Saab has unveiled a series of new Concepts of Operation (CONOPS) for the GBU-39/B Small Diameter Bomb (SDB) with a novel design now allowing the munition to be launched from ground-vehicles.
Speaking to MT ahead of the Farnborough International Air Show, scheduled to take place between 11-15 July, Alex Alderson, UK Marketing Sales Director for the company’s Land Portfolio, explained how the GBU-39/B SDB had been re-roled from an airborne-delivered munition to one capable of supporting operations from the ground.
Being specifically developed with Boeing for the US Army’s Missile Technology Demonstration, the Ground Launched SDB (GLSDB) has been designed on the back of precision-guided munitions utilised for Counter-Insurgency (COIN) operations in Afghanistan, Iraq and elsewhere over the past decade or so.
However, Alderson explained how the Contemporary Operating Environment was starting to witness evolving requirements for the same precision but with enhanced reach, particularly as modern threats trend away from Low Intensity Conflict and potentially further towards more High Intensity Conflict with “Near Peer” adversaries such as Russia, China and North Korea.
As Alderson explained, armed forces now require extended reach in order to neutralise high priority targets in multiple engagements.
The re-roled armament now comprises the GBU-39/B SDB munition; MLRS Rocket motor; and an Interstage Adapter, the latter of which can be pre-programmed to detach and fall to the ground in a pre-determined square kilometre box.

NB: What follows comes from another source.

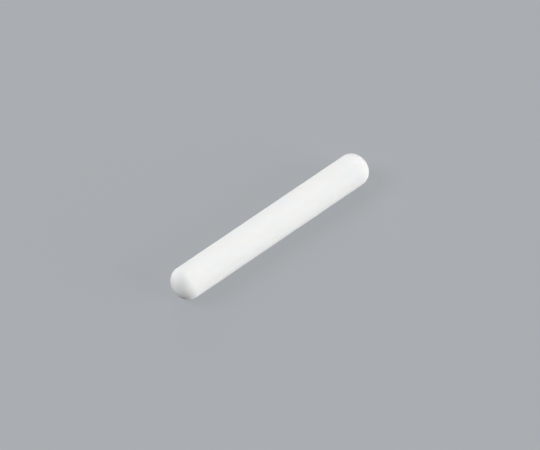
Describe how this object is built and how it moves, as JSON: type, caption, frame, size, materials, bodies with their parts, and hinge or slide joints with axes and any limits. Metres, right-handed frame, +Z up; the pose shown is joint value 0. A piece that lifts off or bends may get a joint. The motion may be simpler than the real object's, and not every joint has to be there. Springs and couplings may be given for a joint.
{
  "type": "magnetic stir bar",
  "caption": "Smooth cylindrical stir bar: a bar magnet sealed in a seamless white jacket with domed ends, spun in a vessel by a magnetic stirrer.",
  "frame": {"origin": "the middle of the bar, on its long axis, which is also its centre of mass", "axes": "+X runs along the bar, +Z is up and is the axis that the bar spins about in use, and +Y completes the right-handed frame"},
  "size_m": [0.07, 0.01, 0.01],
  "materials": {
    "jacket": "satin",
    "magnet": "matte"
  },
  "bodies": {
    "root": {"jacket": "jacket", "magnet": "magnet"}
  },
  "joints": []
}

The munition can be fired from legacy MLRS platforms, thereby reducing the amount of extra retraining for soldiers.
“The GLSDB increases the capabilities of MLRS and brings the SDB into the land domain,” Alderson explained.
“GLSDB provides commanders and planners with a flexible weapon which complements existing ballistic trajectory weapons. The SDB is a 250-pound class weapon with an Advance Anti-Jam Global Positioning System-aided Intertial Navigation System, combined with a multipurpose penetrating blast-and-fragmentation warhead and a programmable electronic fuze,” company literature explained.

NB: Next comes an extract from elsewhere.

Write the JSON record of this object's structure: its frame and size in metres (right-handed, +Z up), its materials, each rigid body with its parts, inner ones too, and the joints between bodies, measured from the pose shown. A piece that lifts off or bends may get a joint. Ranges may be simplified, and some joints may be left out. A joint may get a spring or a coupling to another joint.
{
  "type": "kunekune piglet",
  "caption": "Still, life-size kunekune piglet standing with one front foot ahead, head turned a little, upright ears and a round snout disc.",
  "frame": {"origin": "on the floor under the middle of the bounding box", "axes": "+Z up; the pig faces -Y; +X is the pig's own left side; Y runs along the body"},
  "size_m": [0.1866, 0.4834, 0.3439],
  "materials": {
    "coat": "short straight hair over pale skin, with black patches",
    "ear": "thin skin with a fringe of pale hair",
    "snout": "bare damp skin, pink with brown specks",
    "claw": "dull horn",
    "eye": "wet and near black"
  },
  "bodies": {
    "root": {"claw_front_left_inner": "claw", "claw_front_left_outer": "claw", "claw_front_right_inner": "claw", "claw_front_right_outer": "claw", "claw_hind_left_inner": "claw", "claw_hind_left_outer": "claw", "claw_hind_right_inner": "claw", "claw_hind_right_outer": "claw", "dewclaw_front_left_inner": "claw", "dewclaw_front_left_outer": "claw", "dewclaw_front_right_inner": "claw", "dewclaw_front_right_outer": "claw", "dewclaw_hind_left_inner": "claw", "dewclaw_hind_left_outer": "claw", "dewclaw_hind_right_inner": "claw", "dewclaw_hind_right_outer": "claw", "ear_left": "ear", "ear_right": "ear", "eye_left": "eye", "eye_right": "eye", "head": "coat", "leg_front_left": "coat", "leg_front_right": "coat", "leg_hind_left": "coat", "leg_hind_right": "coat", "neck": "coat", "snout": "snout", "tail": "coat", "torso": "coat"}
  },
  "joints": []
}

The munition is accurate to within a single metre, Saab claimed, with the weapon system being capable of launch in all weather conditions during the day and night. It also features terrain avoidance technology to allow manoeuvre around mountains and other obstacles as well as a cave breaching capability.
A programmable fuze can also be used for impact and delay fuzing for deep penetration or proximity height-of-burst while a SDB Focused Lethality Munition (FLM) variant is also an option for low collateral damage. The munition is also capable of destroying moving targets.
The concept has also extended the range of the weapon system out to 150km for targets to the front of the launcher while firing from the same position, rockets are capable of engaging targets up to 70km to the rear; and 115km to each flank. Alderson highlighted how legacy and other in-service capabilities boasted ranges out to approximately 70km.
The GLSDB is capable of firing from out-of-sight and protected areas with a “Ripple Fire” capability should one be required for the engagement and suppression of multiple targets. The weapon system is also capable of providing 360-degree coverage without any requirement to manoeuvre the launcher. The munition alos lacks a minimum engagement range, Alderson added.
"GLSDB is a long range precision incendiary solution that widens the capabilities of armed forces. Capable of conducting reverse slope engagements and defeating a range of targets, from hardened facilities to soft-skinned assets, the GLSDB adds another dimension to armed forces´ capabilities,” company literature read.
Alderson also highlighted how the GLSDB could be used to counter tall buildings encountered during Military Operations in Urban Terrain (MOUT) with options available to conduct steep attack firings for Non-Line of Sight (NLOS) targets through to near-horizontal engagements more suitable for rural fire missions.
“For ground forces, GLSDB now provides the same precision strike capability currently only provided by Air Forces,” Alderson highlighted. “GLSDB therefore reduces requirements to call upon additional air assets and close air support.”
The capability was demonstrated in February 2015 at the Vidsel Test Range in Sweden with a Live Fire Serial. Since then, GLSDB has been verified and validated for integration on board the MLRS Rocket Launcher.
Alderson explained how the next stage of the programme would see variants supplied for the US Army’s Missile Technology Demonstration programme although he was unable to comment on when an expected trials programme would be conducted.
Finally, Saab also admitted it was considering maritime concepts of operation for the SDB with a Maritime Launched SDB (MLSDB) used for precision Naval Gunfire Support (NGS) missions during littoral and amphibious operations for example.